*** DATA SUPPLIED ***

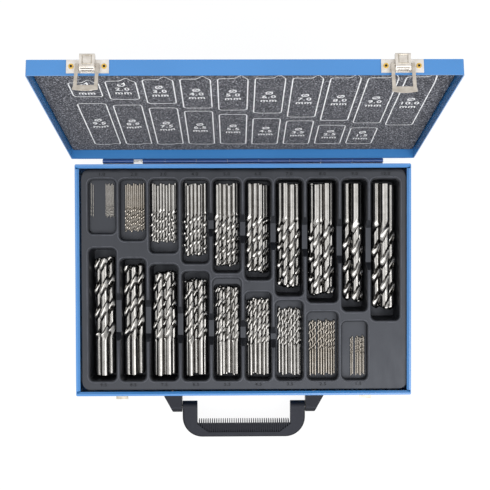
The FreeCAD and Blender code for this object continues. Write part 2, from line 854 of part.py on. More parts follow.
def bracket_rivet_places():
    """(x, z) of the rivets that hold the handle brackets."""
    half = bracket_rivet_spacing / 2
    return [(side * bracket_centre(), handle_height + end * half)
            for side in (-1, 1) for end in (-1, 1)]


def handle_bracket(side):
    """Moulded bracket: tapers from its root on the wall to a round nose about the pivot."""
    plan = (
        (bracket_inner, base_front),
        (bracket_inner + bracket_root_width, base_front),
        (bracket_inner + bracket_tip_width, base_front - bracket_reach),
        (bracket_inner, base_front - bracket_reach),
    )
    low, high = handle_height - bracket_root_height / 2, handle_height + bracket_root_height / 2
    footprint = plan_prism([(side * x, y) for x, y in plan], low, high)
    nose = bracket_reach - pivot_reach
    x_low, x_high = sorted((side * bracket_inner, side * (bracket_inner + bracket_root_width)))
    profile = side_prism(((base_front, low), (base_front, high), (pivot_y, handle_height + nose),
                          (pivot_y, handle_height - nose)), x_low, x_high)
    profile = profile.fuse(cross_rod(nose, x_low, x_high, pivot_y, handle_height))
    pin_hole = cross_rod(handle_pin_radius, *sorted((side * bracket_inner, side * pin_outer())),
                         pivot_y, handle_height)
    rivet_holes = [depth_rod(bracket_rivet_radius, x, base_front - bracket_rivet_depth,
                             base_front, z) for x, z in bracket_rivet_places()]
    return footprint.common(profile).removeSplitter().cut([pin_hole] + rivet_holes)


def pin_outer():
    """Distance from the middle of the case to the outer end of a handle pin."""
    return bracket_inner + handle_pin_engagement


def handle_pins():
    """Two pins, fixed in the brackets, on which the handle swings."""
    pins = []
    for side in (-1, 1):
        ends = sorted((side * (arm_outer - handle_pin_engagement), side * pin_outer()))
        pins.append(cross_rod(handle_pin_radius, *ends, pivot_y, handle_height))
    return Part.makeCompound(pins)


def handle_bracket_rivets():
    """Rivets from inside the base's front wall into the brackets."""
    inner_y = base_front + steel
    rivets = []
    for x, z in bracket_rivet_places():
        head = depth_rod(bracket_rivet_head_radius, x, inner_y,
                         inner_y + bracket_rivet_head_height, z)
        shank = depth_rod(bracket_rivet_radius, x, base_front - bracket_rivet_depth, inner_y, z)
        rivets.append(head.fuse(shank).removeSplitter())
    return Part.makeCompound(rivets)


def handle_outline():
    """Outer outline of the handle: open at the pivots, with large round outer corners."""
    half = arm_outer
    low = handle_height - handle_thickness / 2
    bend = handle_front + handle_corner_radius
    run = half - handle_corner_radius
    middle = handle_corner_radius * math.sqrt(0.5)
    left = [Vector(-half, bend, low), Vector(-run - middle, bend - middle, low),
            Vector(-run, handle_front, low)]
    right = [Vector(run, handle_front, low), Vector(run + middle, bend - middle, low),
             Vector(half, bend, low)]
    edges = [
        Part.LineSegment(Vector(-half, pivot_y, low), left[0]).toShape(),
        Part.Arc(*left).toShape(),
        Part.LineSegment(left[2], right[0]).toShape(),
        Part.Arc(*right).toShape(),
        Part.LineSegment(right[2], Vector(half, pivot_y, low)).toShape(),
        Part.LineSegment(Vector(half, pivot_y, low), Vector(-half, pivot_y, low)).toShape(),
    ]
    return Part.Wire(edges)


def grip_area(z_low, z_high):
    """Trapezium between the arms in which the grip is ribbed."""
    inner = arm_outer - arm_width
    core = handle_front + grip_depth
    outer = handle_front + grip_band
    points = ((-inner, core + rib_length), (-inner, core), (-inner + grip_taper, outer),
              (inner - grip_taper, outer), (inner, core), (inner, core + rib_length))
    return plan_prism(points, z_low, z_high)


def grip_ribs():
    """Comb of thin ribs across the grip, reaching in towards the case."""
    inner = arm_outer - arm_width
    count = int(2 * inner / rib_pitch)
    low = handle_height - handle_thickness / 2 + rib_inset
    high = handle_height + handle_thickness / 2 - rib_inset
    core = handle_front + grip_depth
    combs = []
    for index in range(count):
        x = (index - (count - 1) / 2) * rib_pitch
        combs.append(box((x - rib_thickness / 2, handle_front + grip_band, low),
                         (x + rib_thickness / 2, core + rib_length, high)))
    return Part.makeCompound(combs).common(grip_area(low, high))


def handle():
    """Moulded handle: two arms, a grip with large round corners and a comb of ribs."""
    blank = Part.Face(handle_outline()).extrude(Vector(0, 0, handle_thickness))
    outer_edges = [edge for edge in blank.Edges
                   if edge.BoundBox.ZLength < 1e-6 and edge.CenterOfMass.y < pivot_y - 1e-3]
    blank = blank.makeFillet(handle_edge_round, outer_edges)
    low = handle_height - handle_thickness / 2
    high = handle_height + handle_thickness / 2
    inner = arm_outer - arm_width
    window = box((-inner, handle_front + grip_depth, low), (inner, pivot_y, high))
    recesses = [grip_area(high - grip_recess, high), grip_area(low, low + grip_recess)]
    body = blank.cut([window] + recesses)
    ends = []
    bores = []
    for side in (-1, 1):
        x_low, x_high = sorted((side * inner, side * arm_outer))
        ends.append(cross_rod(handle_thickness / 2, x_low, x_high, pivot_y, handle_height))
        seat = sorted((side * arm_outer, side * (arm_outer - handle_pin_engagement - bracket_gap)))
        bores.append(cross_rod(handle_pin_radius + handle_pin_play, *seat, pivot_y, handle_height))
    body = body.fuse(ends).cut(bores)
    return body.fuse(grip_ribs().Solids).removeSplitter()


def build():
    """All nodes by name."""
    nodes = {
        "base_shell": base_shell(),
        "tray": tray(),
        "hinge_leaf_base": hinge_leaf_base(),
        "hinge_pin": hinge_pin(),
        "hinge_leaf_lid": hinge_leaf_lid(),
        "lid_shell": lid_shell(),
        "foam_pad": foam_pad(),
        "latch_eyelets": latch_eyelets(),
        "catch_rivets": catch_rivets(),
        "handle": handle(),
        "handle_pins": handle_pins(),
        "handle_bracket_rivets": handle_bracket_rivets(),
    }
    for name, side, bail_rest in (("left", -1, bail_rest_left), ("right", 1, bail_rest_right)):
        nodes["latch_plate_" + name] = latch_plate(side)
        nodes["latch_pivot_" + name] = latch_pivot(side)
        nodes["latch_lever_" + name] = latch_lever(side)
        nodes["latch_bail_pin_" + name] = latch_bail_pin(side)
        nodes["latch_bail_" + name] = latch_bail(side, bail_rest)
        nodes["catch_" + name] = catch(side)
        nodes["handle_bracket_" + name] = handle_bracket(side)
    for pocket in pockets():
        nodes[drill_name(pocket[0][0])] = drill_group(pocket)
    return nodes


def main():
    """Write one STEP file for each node."""
    os.makedirs("parts", exist_ok=True)
    for name, shape in build().items():
        shape.exportStep(f"parts/{name}.step")
        print(f"{name:26s} solids {len(shape.Solids):3d} volume {shape.Volume:10.1f}")


main()
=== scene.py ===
"""Looks of a steel carrying case full of twist drills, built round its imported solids."""

import json
import logging
import math
import random
from dataclasses import dataclass
from enum import Enum
from typing import Any, Iterable

import bmesh
import bpy
from mathutils import Matrix, Vector, noise


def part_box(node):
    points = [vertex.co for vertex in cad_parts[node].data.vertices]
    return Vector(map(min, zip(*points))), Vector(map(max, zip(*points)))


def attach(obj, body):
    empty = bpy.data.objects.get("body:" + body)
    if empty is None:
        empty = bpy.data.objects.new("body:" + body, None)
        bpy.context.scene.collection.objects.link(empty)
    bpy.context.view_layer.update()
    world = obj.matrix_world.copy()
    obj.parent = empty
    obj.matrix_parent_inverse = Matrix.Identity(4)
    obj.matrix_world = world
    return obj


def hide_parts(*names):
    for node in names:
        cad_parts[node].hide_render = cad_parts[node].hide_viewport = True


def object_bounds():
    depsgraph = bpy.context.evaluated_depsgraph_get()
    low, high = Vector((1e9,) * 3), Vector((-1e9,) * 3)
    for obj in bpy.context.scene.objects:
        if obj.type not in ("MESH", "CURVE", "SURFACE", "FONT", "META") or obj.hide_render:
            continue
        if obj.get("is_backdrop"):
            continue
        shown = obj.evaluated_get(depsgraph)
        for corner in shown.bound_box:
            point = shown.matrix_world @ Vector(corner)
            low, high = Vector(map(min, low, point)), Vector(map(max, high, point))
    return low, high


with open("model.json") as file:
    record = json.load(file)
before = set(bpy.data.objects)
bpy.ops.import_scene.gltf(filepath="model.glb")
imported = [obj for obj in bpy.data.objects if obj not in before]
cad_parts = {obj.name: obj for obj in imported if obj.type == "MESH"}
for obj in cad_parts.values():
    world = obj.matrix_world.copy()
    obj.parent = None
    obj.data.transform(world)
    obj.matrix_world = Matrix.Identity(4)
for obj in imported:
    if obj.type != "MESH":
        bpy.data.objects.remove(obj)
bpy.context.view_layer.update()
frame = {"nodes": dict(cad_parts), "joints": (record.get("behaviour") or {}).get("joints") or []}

Tree = bpy.types.NodeTree
Socket = bpy.types.NodeSocket
Node = bpy.types.Node

MM = 0.001
# A noise value hardly ever leaves this part of the range from 0 to 1.
NOISE_SPAN = {"From Min": 0.3, "From Max": 0.7}
# Corners closer than this are one corner of a solid.
SAME_CORNER = 0.02 * MM
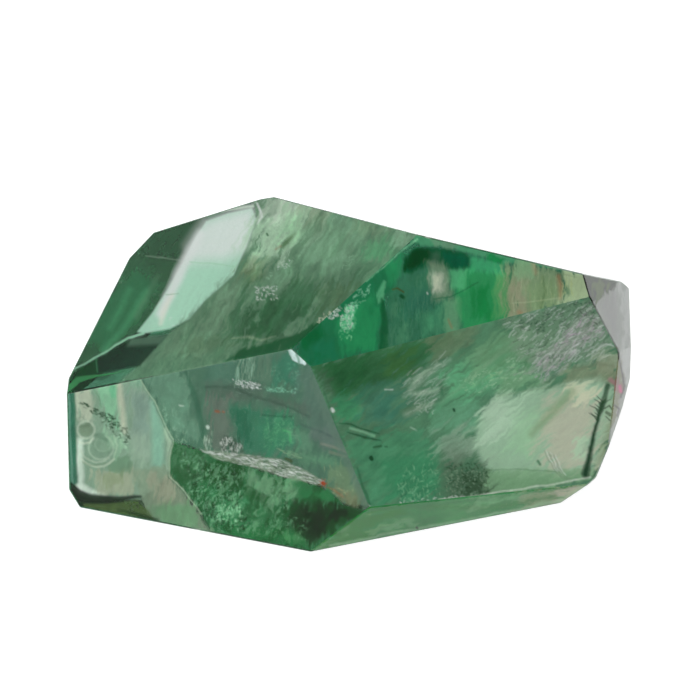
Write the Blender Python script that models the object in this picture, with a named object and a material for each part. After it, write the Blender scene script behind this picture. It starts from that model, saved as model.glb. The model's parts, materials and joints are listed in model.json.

***

== SET EXERCISE ==
In the listing above, find the line containing "obj.matrix_world = world" and the line containing "for corner in". Output them and every line between, exactly, and nothing else.

== EXERCISE RESULT ==
    obj.matrix_world = world
    return obj


def hide_parts(*names):
    for node in names:
        cad_parts[node].hide_render = cad_parts[node].hide_viewport = True


def object_bounds():
    depsgraph = bpy.context.evaluated_depsgraph_get()
    low, high = Vector((1e9,) * 3), Vector((-1e9,) * 3)
    for obj in bpy.context.scene.objects:
        if obj.type not in ("MESH", "CURVE", "SURFACE", "FONT", "META") or obj.hide_render:
            continue
        if obj.get("is_backdrop"):
            continue
        shown = obj.evaluated_get(depsgraph)
        for corner in shown.bound_box:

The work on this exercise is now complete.